With the price of crude futures on the New York Mercantile Exchange hovering
near $32.00 a barrel, consuming nations are growing more vocal in calling
for more oil.
President Clinton has expressed concern that high oil prices are weighing on
the global economy and on Saturday urged Nigerian President Olusegun
Obasanjo to encourage other oil-producing nations to increase production.
Australia, another major oil consumer, on Friday instructed its ambassadors
to OPEC nations to urge the group to help drive down the price of oil to a
"sustainable level."
"They are hearing it from everyone now," said Tom Bentz, an energy analyst
at Paribas Futures in New York. "They have realized the situation. They will
try to raise output."
According to analysts and news reports, OPEC will likely premise any output
increase on the group's price-band mechanism.
Under the mechanism, which the group failed to trip in June, OPEC would
increase its output by 500,000 b/d if its reference price for oil stayed
above $28 a barrel for 20 consecutive days. That price stood at $30.44 a
barrel Friday, its tenth straight day above the band.

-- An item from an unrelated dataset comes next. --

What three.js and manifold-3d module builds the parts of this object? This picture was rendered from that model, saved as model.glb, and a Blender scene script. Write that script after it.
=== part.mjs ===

OPEC Might Not Be Able To Deliver New Oil In Full
But higher quotas won't necessarily translate into increased production.
Most OPEC countries are already producing at full capacity, analysts said,
so the cartel may not be able to deliver on a pledge to increase supply.

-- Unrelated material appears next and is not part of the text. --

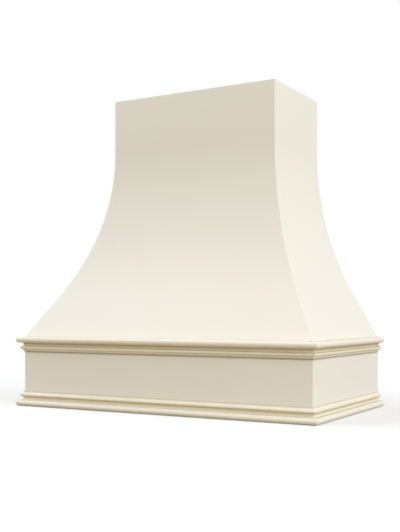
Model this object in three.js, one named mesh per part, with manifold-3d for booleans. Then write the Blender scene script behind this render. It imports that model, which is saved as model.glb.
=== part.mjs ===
// A wooden range hood cover, 36 inches wide: the painted joinery that hides a kitchen extractor.
//
// Millimetres, +Z up, front towards -Y. The back lies against the wall. The origin is under the
// middle of the whole cover, at the height of its bottom rim.
//
// Three bent plywood skins, mitred along two hips, form a chimney that flares out at the foot.
// Curved ribs, bevelled hip ribs and short jack ribs carry them between a top frame and a base
// frame. Under the base frame an apron of mitred boards wears two mouldings and holds the ledges
// that a metal liner is screwed to.

import * as THREE from 'three';
import { mergeVertices } from 'three/addons/utils/BufferGeometryUtils.js';
import Module from 'manifold-3d';

const wasm = await Module();
wasm.setup();

// ---- driving dimensions ----

// The outside of the body.
const chimneyWidth = 533.4;
const chimneyDepth = 304.8;
const chimneyHeight = 158.75;
const flareHeight = 552.45;
const flareReach = 190.5;
const flareTail = 112;
const apronHeight = 203.2;

// Skins, and the glue line between pieces that meet on a slope or a curve.
const skinThickness = 9.5;
const glueLine = 0.3;

// Ribs: width across the curve, thickness of the board they are cut from, and their places.
const ribWidth = 50.8;
const ribThickness = 19;
const frontRibSpacing = 155;
const sideRibFromWall = 140;
const hipRibWidth = 70;
const hipRibThickness = 38;
const jackRibFromCorner = 110;

// Top frame and base frame, lying flat, half-lapped at their corners.
const topRailWidth = 50.8;
const topRailThickness = 19;
const baseRailWidth = 76.2;
const baseRailThickness = 19;

// Apron boards, corner posts and liner ledges.
const apronThickness = 19;
const postSize = 31.75;
const ledgeHeight = 38;
const ledgeThickness = 19;
const ledgeSetUp = 19;

// Nailers that are screwed to the studs.
const upperNailerHeight = 89;
const lowerNailerHeight = 89;
const nailerThickness = 19;

// Moulding section, from its nose end: nose, cove, bead, small cove and thin edge. Projections are
// measured from the apron's face, and the cove's depth from the line that its lips lie on.
const noseRadius = 8.6;
const noseProjection = 19.05;
const coveHeight = 10.8;
const coveProjection = 7;
const coveDepth = 4;
const beadRadius = 4;
const beadProjection = 10;
const edgeCove = 4;
const edgeProjection = 3;
const edgeHeight = 2.9;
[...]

"The question is, is it enough, how much can they raise output," Bentz said.
"There isn't a whole of excess capacity."
Only Saudi Arabia, OPEC's top producer, is thought to have significant spare
capacity - more than 2 million barrels a day, the most of any producing
country in the world. OPEC members Kuwait and the United Arab Emirates are
also seen as having some.
Signs that OPEC hasn't significantly exceeded its current production limits
have reinforced the perception that OPEC might not be able to produce enough
oil. Once notorious for overproducing, OPEC countries turned in an
astounding 99% rate of compliance with production quotas in July, according
to the Middle East Economic Survey, a respected trade publication.
OPEC members, excluding Iraq, produced 25.66 million barrels a day in July,
a mere 200,000 barrels a day higher than in June and 260,000 barrels a day
above quotas, according to MEES estimates. That means that OPEC's July quota
increase largely ratified overproduction by the group rather than putting
fresh barrels on the market.
"The problem OPEC faces right now is that most members can't produce any
more than they are allocated," said Tom Blakeslee, an analyst at Energy
Merchant in Wilton, Conn. "They may increase quotas by 500,000 barrels a
day, but that certainly won't equate to half a million barrels a day."
Recent forecasts by the Department of Energy and the International Energy
Agency, the Paris-based energy watchdog for the West, indicated that
increased production by OPEC and non-OPEC countries would produce a surplus
of 1 million barrels a day to 2 million barrels a day during the second and
third quarters of the year.
But inventory data contradict that projection. In the U.S., inventories now
stand at 279.706 million barrels, about their lowest levels in a quarter
century, according to the American Petroleum Institute, a trade group in
Washington.
Analysts believe that the oil from OPEC's output increases will eventually
find its way into U.S. inventories.
It will have to, if prices are to fall.
"Even if OPEC chooses to increase quotas by 1 million barrels a day or more,
the market might remain skeptical until they see the barrels arrive and
inventories rise again," said Paine Webber's Stavros.